At the time, the Johannesburg Biennale was at the cusp of an explosion of biennales in likely and unlikely places. In a Frieze review of the exhibition, Christian Haye presaged this development: 'The effect of having so many shows will inevitably produce a discourse of its own ... The next couple of years will see biennales in Berlin, China and a theatre near you.' The ubiquity of biennales is now a given, and to critique it has become platitudinous, but in 1997 (and before in 1995) the notion of a biennale in Johannesburg was still a radical one.

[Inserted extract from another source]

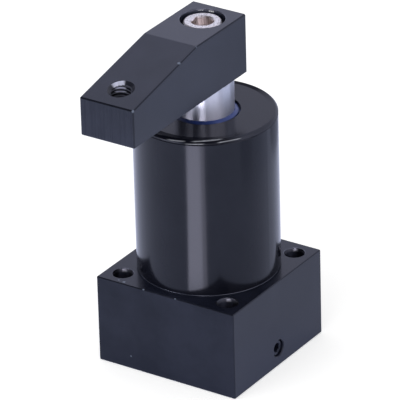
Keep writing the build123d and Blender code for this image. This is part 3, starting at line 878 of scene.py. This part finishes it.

When the biennale is invoked in South Africa in the present day, it is mostly as an illustration of the country's seeming inability to realise a recurring international exhibition. Its theme, Trade Routes: History and Geography, as well as the positions it staked out, the structure it invented, and the debates it sparked, appear to have been forgotten, although they have significantly influenced most large-scale international exhibitions since. Fifteen years on, Trade Routes Revisited - a series of three exhibitions and this publication - reflects on arguably the most important exhibition in South Africa ever, and a seminal exhibition in the history of biennales.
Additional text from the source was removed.